Wing Chun Warrior

This website was created to honor Wing Chun SiFu Duncan Leung. We are indebted to SiFu Leung for his time and energy learning, promoting, and passing on the art of Wing Chun Kung Fu and Gongli, the art of exerting power. SiFu Leung has commissioned Ken Ing, M.D. to publish a book sharing SiFu Leung’s Kung Fu escapades. The book is geared toward those with some knowledge of Wing Chun, and helps elucidate some of the more subtle physical, mental, and spiritual lessons of the art.


Wing Chun Warrior
The True Tales of Wing Chun Kung Fu Master Duncan Leung, Bruce Lee’s Fighting Companion
by Ken Ing, M.D.

ISBN: 978-988-17742-2-4

Paperback, 256 pages, with photos and illustrations
Size: 19.8 x 12.9 cm
Published: February 2009

“The story of Duncan Leung childhood friend of Bruce Lee and disciple of Wing Chun master Yip Man is valuable not only for the insights it offers into Chinese martial arts but also for its portrayal of the lost Hong Kong of the 1950s and 1960s.
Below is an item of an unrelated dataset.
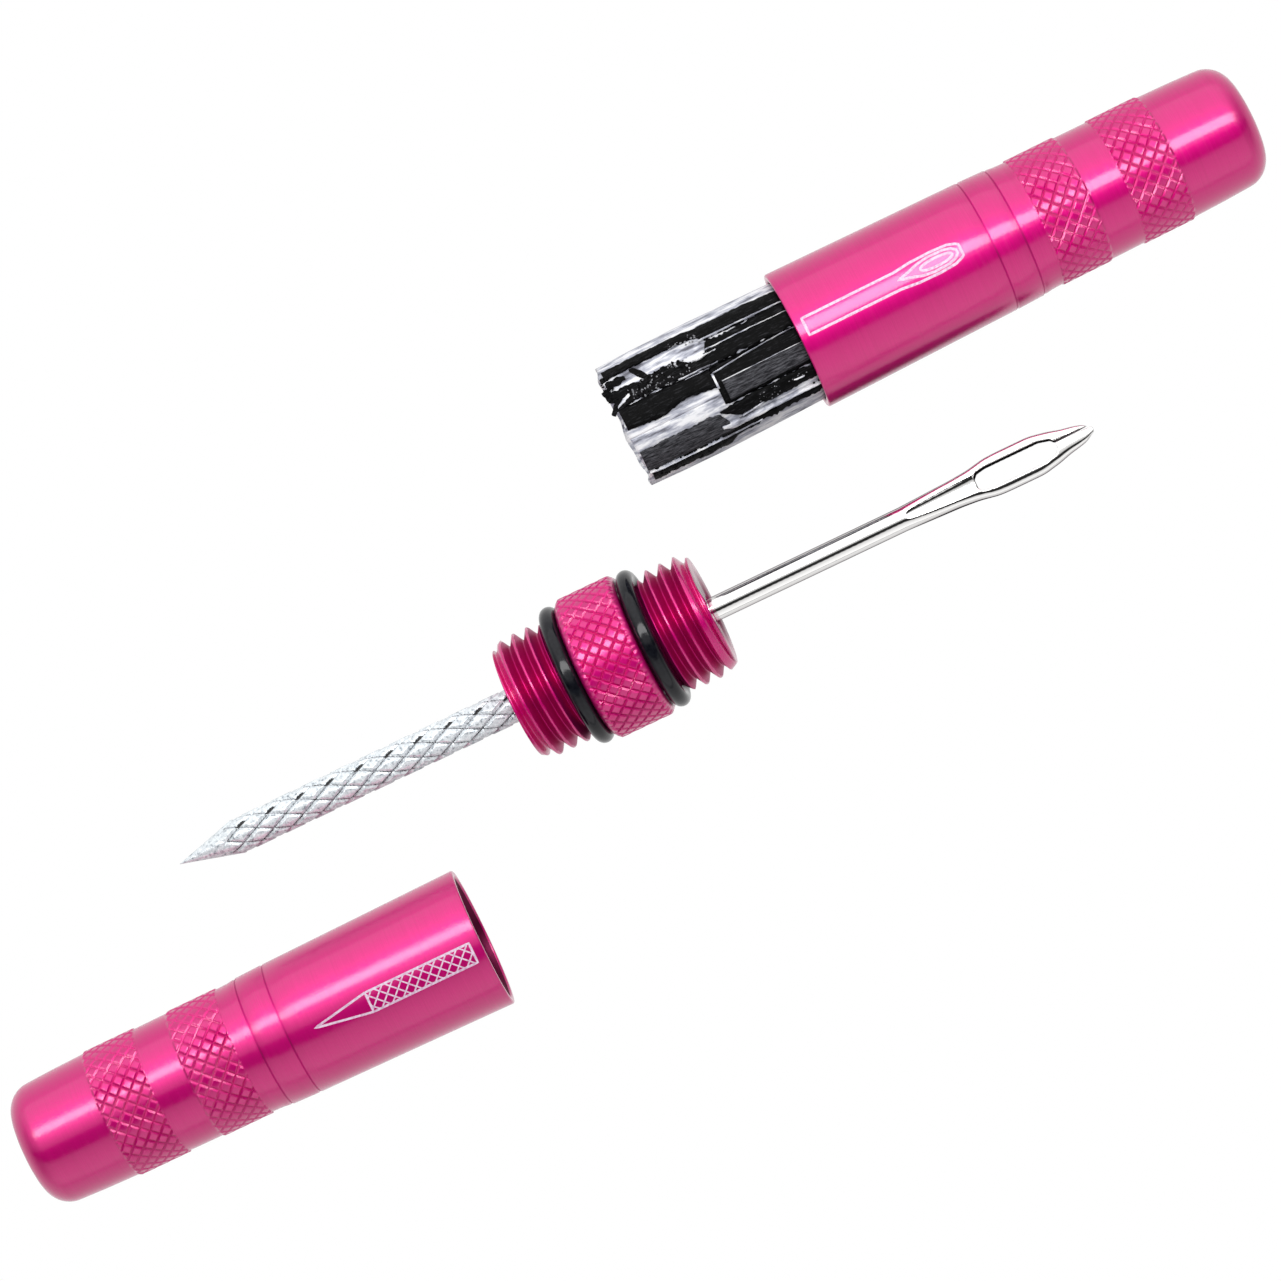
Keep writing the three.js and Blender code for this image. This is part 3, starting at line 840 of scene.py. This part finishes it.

Reading Ken Ing’s Wing Chun Warrior, which chronicles Leung’s Kung Fu escapades, will be a jarring revelation to anyone familiar with the manic but orderly and largely peaceful city of seven million people that is Hong Kong today. The city described by Ing is a place where Kung Fu practitioners wielded eight-chop knives in the streets and literally battled their way from one martial arts studio to another to prove their fighting prowess.
… As Ing tells the story, [Bruce] Lee may have been Yip Man’s most famous pupil, but Leung underwent more intensive training with the great man
four years of daily private lessons that started in 1955, when Leung was 13. During this time, Leung virtually forgot about regular schooling and devoted himself to learning Wing Chun from the master, training six hours a day, seven days a week.
How did a mere boy command the daily individual attention of the world’s greatest Wing Chun sifu? It was all thanks to his gullible mother, who agreed to give her son HK$300 (US$39) a month for “private tuition” with no questions asked. That was a lot of money in the 1950s, but Leung came from a well-to-do family that tended to indulge him. So while regular students paid Yip Man HK$8 a month, Leung gave his teacher nearly twice the salary of high school graduates employed by the Hong Kong government at the time. According to Leung, Yip was keen to take the money to support his opium addiction.
… Soon the eager student began applying his lessons on the streets and in the Kung Fu studios of Hong Kong, and this is where Ing’s book is hard to put down. At one point, a young Leung comes across two triads (underworld figures) raining blows on a defenseless old man outside the long-defunct London Theater in Kowloon. His Wing Chun principles and reflexes immediately kick in, and the two toughs are quickly dispatched.”